H-4s Data Shows, Mirror-Like, Strong Biases for H-1B Males and Indians

By David North on March 27, 2018

Sometimes we have to use a mirror to get a good picture; as in a man making sure his tie is straight, or a woman checking on her lipstick.

I was reminded of that the other day when I saw the brand-new data published by U.S. Citizenship and Immigration Services (USCIS) — it dealt, mirror-like, with a long-standing problem, the discrimination against women shown by most H-1B employers.

For decades, the government and H-1B employers hid the problem of gender bias by simply not releasing any data on the subject. The new leadership at USCIS, I gather, will release gender data on the H-1B filings this spring — and that's very good news — but we are months away from seeing those figures.

In the meantime — here's where the mirror comes in — new data on the spouses of many of the most senior H-1Bs shows that the spouses are 93.3 percent female, suggesting that their spouses, the H-1B workers, must be about 93.3 percent male. (Conceivably there are some same-sex marriages among the H-1B population, but I doubt this is much of a factor.)

The newly released data deals more specifically with a subset of the H-1B spouses; they hold H-4 visas and their spouses are on the long green card waiting lists. These people can be granted Employment Authorization Documents (EADs), unlike the spouses of other H-1B workers and H-2 workers, who cannot. The new data can be seen, among other places, in the new CIS Data Portal.

Let's get back to the 93.3 percent figure. That assumes, looking in the mirror, that employers pick men 14 times as often as they select women to be their employees. That cannot reflect anything but a severe gender bias.

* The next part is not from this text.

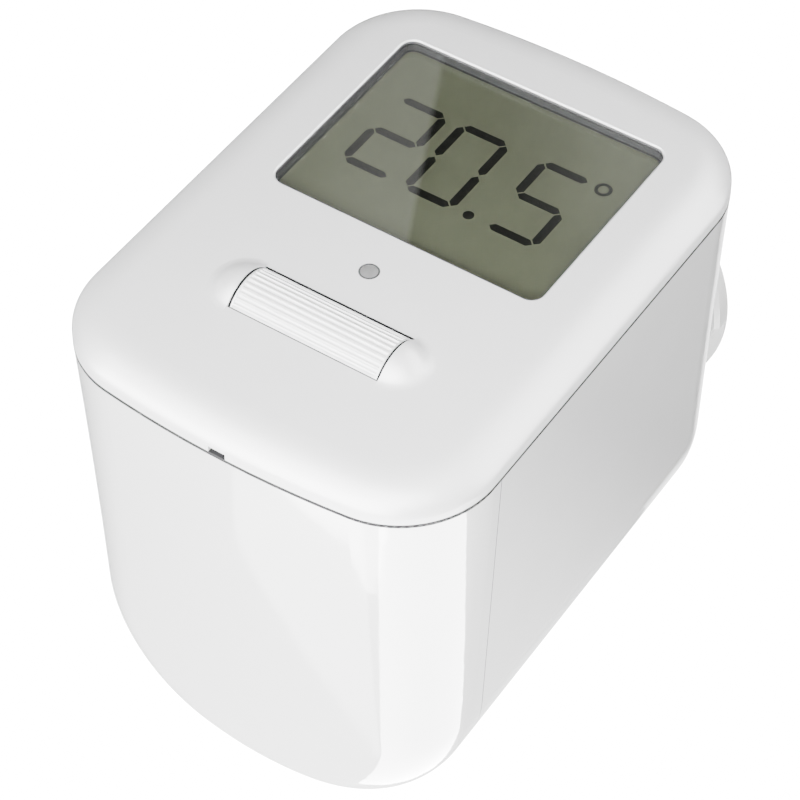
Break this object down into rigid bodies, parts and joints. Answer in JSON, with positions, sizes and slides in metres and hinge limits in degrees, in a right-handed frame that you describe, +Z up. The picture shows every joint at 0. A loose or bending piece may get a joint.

The employers (many of which are India-based outsourcing companies) also indirectly show their strong reference for not only males, but Indian males, as 90.1 percent of the EAD-holding spouses, in the period from February 2015 through the end of December 2017, were from India.

The distribution of the H-4s by country of birth shows the lopsided manner in which H-1B employers (who argue that they only seek the best and the brightest) find the overwhelming percentage of the world's best and brightest to be from India (more specifically from South India, as we reported earlier).

Here are the birth-countries of the spouses getting the EADs in FY 2017:

  • India: 24,779
  • China: 1,832
  • Philippines: 204
  • Mexico: 31
  • Canada: 21
  • Nepal: 20
  • Mexico: 17
  • Pakistan: 13
  • UK: 13
  • Others: 345
  • Total: 27,275

Some of these spouses presumably married H-1Bs from other nations, thus inflating the numbers from some of these countries (Nepal borders both India and China, for example), but I doubt that is a significant factor.

The valid period of the EADs is equal to that of the underlying visa, so renewals are not part of the picture. With than in mind, it is worth noting that there is an annual addition of about 27,000 new H-4s with EADs each year, as the backlogs in the EB-2 and EB-3 (permanent immigration) categories continue to grow. By now (late March 2018) there are close to 100,000 EAD-carrying H-1 B spouses in America's labor market. Here are the annual totals of approvals (bearing in mind that 2015 and 2018 are partial years):

  • 2015 (part year): 25,854
  • 2016 (full year): 31,017
  • 2017 (full year): 27,275
  • 2018 (part year): 6,800
  • Total: 90,946

It would be helpful, in the future, if USCIS also provided denial data, which it has at its collective fingertips. This should be done for all visa categories, all the time.

The H-4s with EADs are not tied to any employer — as their spouses are – and can work anywhere in the United States. The big employers of H-1Bs love the program because it gives some of their employees more family income, without it costing the employers a penny. The losers, of course, are the U.S. residents who don't get jobs that they might otherwise secure.

As usual in the immigration policy business, the employers (and the government of India) are acutely aware of the utility of the program, while those losing jobs because of it generally do not know even of its existence, much less its impact on their lives. So guess whose voices are heard by our decision-makers?